━━━ Provided data ━━━
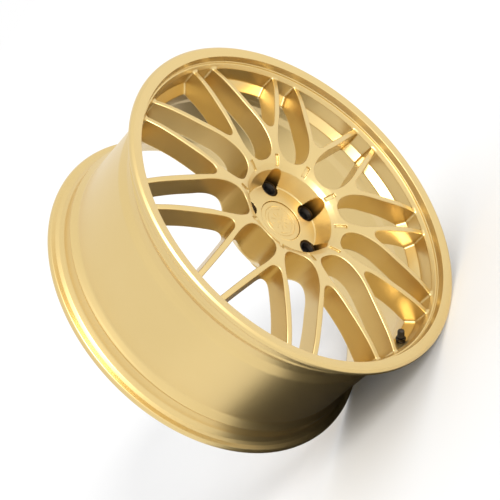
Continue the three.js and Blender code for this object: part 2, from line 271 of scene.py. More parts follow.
def blank_outline():
    """Section of the disc that the windows are cut from, from the cap's bore out to the rim."""
    recess = rounded([
        (28.55, PAD_DEPTH, 0.8), (28.55, 46.4), (30.4, 46.4, 0.3), (30.4, RECESS_DEPTH, 0.5),
        (54.1, RECESS_DEPTH, 2.2), (63.5, 17.1, 0.9), (70, 12, 0.9), (75.5, 9.3),
    ])[:-1]
    return recess + [tuple(p) for p in spline(FACE_POINTS, 6)[1:]] + [
        tuple(p) for p in spline(BACK_POINTS, 6)] + [(75, PAD_DEPTH)]


def ring_outline():
    """Annulus that the arms run out to: its sloping face, pocket wall and valve shelf."""
    return rounded([
        (POCKET_RADIUS, 12.8, 0.9), (226.8, 9.6, 1.2), (228.4, 6.7, 1.0), (231.6, 6.7),
        (231.6, 9.5), (229.9, 12), (229.9, 29), (228.2, 31.4), (216.8, 43.6), (216, 54),
        (213, 54), (213, 42.7, 1.6), (POCKET_RADIUS - 0.3, 33.2, 2.4),
    ])


class ForgedCentre:
    """Signed distance to hub, spokes and outer ring as one blended forging."""

    def __init__(self):
        self.blank = blank_outline()
        self.ring = ring_outline()
        self.leaf = half_window(LEAF_HALF_WIDTHS)
        self.fork = half_window(FORK_HALF_WIDTHS)

    def plan(self, x, z):
        """Everything that depends only on where a point lies in the wheel's plane."""
        radius = np.hypot(x, z)
        angle = np.arctan2(z, x)
        off_spoke = np.abs(angle - SECTOR * np.round(angle / SECTOR))
        off_leaf = SECTOR / 2 - off_spoke
        from_lug = angle - LUG_START
        off_lug = from_lug - LUG_STEP * np.round(from_lug / LUG_STEP)
        lug_x = radius * np.cos(off_lug) - LUG_CIRCLE_RADIUS
        lug_y = radius * np.sin(off_lug)
        spoke_x = radius * np.cos(off_spoke)
        spoke_y = radius * np.sin(off_spoke)
        slot_corner = 0.9
        past_end = spoke_x - SLOT_END
        past_side = np.abs(spoke_y) - SLOT_HALF_WIDTH
        outside = np.hypot(np.maximum(past_end + slot_corner, 0), np.maximum(past_side + slot_corner, 0))
        within = np.minimum(np.maximum(past_end, past_side) + slot_corner, 0)
        return {
            "radius": radius,
            "face": face_depth(radius),
            "leaf": outline_distance(
                self.leaf, radius * np.cos(off_leaf), radius * np.sin(off_leaf)),
            "fork": outline_distance(self.fork, spoke_x, spoke_y),
            "lug": np.hypot(lug_x, lug_y),
            "slot": outside + within - slot_corner,
            "pad_ear": np.hypot(lug_x - PAD_EAR_SHIFT, lug_y),
        }

    def profile(self, outline, radius, depth):
        """Distance in the (radius, depth) plane; one whole slice shares a single depth."""
        if np.ndim(depth):
            return outline_distance(outline, radius, depth)
        farthest = 340
        line = np.arange(0, farthest, 0.4)
        return np.interp(radius, line, outline_distance(outline, line, np.full_like(line, depth)))

    def distance(self, plan, depth):
        """Distance at a depth, or at one depth for each point, over the given plan."""
        radius = plan["radius"]
        body = self.profile(self.blank, radius, depth)
        draft = WINDOW_DRAFT * np.maximum(depth - plan["face"], 0)
        body = cut_round(body, plan["leaf"] + draft, WINDOW_EDGE)
        body = cut_round(body, plan["fork"] + draft, WINDOW_EDGE)
        pad = join_round(radius - PAD_RADIUS, plan["pad_ear"] - PAD_EAR_RADIUS, 8)
        relief = np.maximum(-pad, PAD_RELIEF_DEPTH - depth)
        body = cut_round(body, relief, 1.2)
        body = join_round(body, self.profile(self.ring, radius, depth), RIM_FILLET)
        past_shelf = SHELF_NORMAL[0] * radius + SHELF_NORMAL[1] * depth - SHELF_BACK
        body = np.maximum(body, np.minimum(past_shelf, radius - SHELF_TAIL_RADIUS))
        body = np.maximum(body, radius - RING_REACH)
        slot = np.maximum(plan["slot"], depth - plan["face"] - SLOT_DEPTH)
        slot = np.maximum(slot, SLOT_INNER_END - radius)
        body = cut_round(body, slot, 0.3)
        widened = LUG_POCKET_RADIUS + LUG_POCKET_DRAFT * (LUG_POCKET_BOTTOM - depth)
        pocket = np.maximum(plan["lug"] - widened, depth - LUG_POCKET_BOTTOM)
        body = cut_round(body, pocket, 0.6)
        bore = np.maximum(plan["lug"] - LUG_BORE_RADIUS, depth - LUG_OUTLET_DEPTH)
        body = np.maximum(body, -bore)
        outlet = plan["lug"] - LUG_OUTLET_RADIUS
        return cut_round(body, outlet, 0.5)

    def at(self, points):
        """Distance at each (x, depth, z) point."""
        return self.distance(self.plan(points[:, 0], points[:, 2]), points[:, 1])

    def slope(self, points, step=0.35):
        """Which way, and how fast, the distance grows at each point."""
        slopes = []
        for axis in range(3):
            shift = np.zeros(3)
            shift[axis] = step
            slopes.append((self.at(points + shift) - self.at(points - shift)) / (2 * step))
        return np.stack(slopes, axis=1)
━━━
Written request =
Extract exactly the leading lines of the data, stopping at and including the line with "tuple(p) for p in spline(BACK_POINTS, 6)]".

Worked answer =
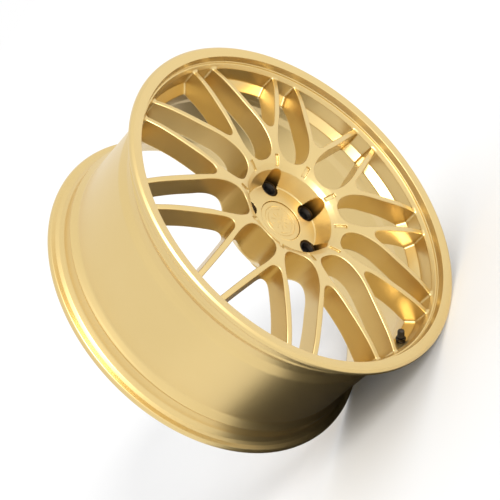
Continue the three.js and Blender code for this object: part 2, from line 271 of scene.py. More parts follow.
def blank_outline():
    """Section of the disc that the windows are cut from, from the cap's bore out to the rim."""
    recess = rounded([
        (28.55, PAD_DEPTH, 0.8), (28.55, 46.4), (30.4, 46.4, 0.3), (30.4, RECESS_DEPTH, 0.5),
        (54.1, RECESS_DEPTH, 2.2), (63.5, 17.1, 0.9), (70, 12, 0.9), (75.5, 9.3),
    ])[:-1]
    return recess + [tuple(p) for p in spline(FACE_POINTS, 6)[1:]] + [
        tuple(p) for p in spline(BACK_POINTS, 6)] + [(75, PAD_DEPTH)]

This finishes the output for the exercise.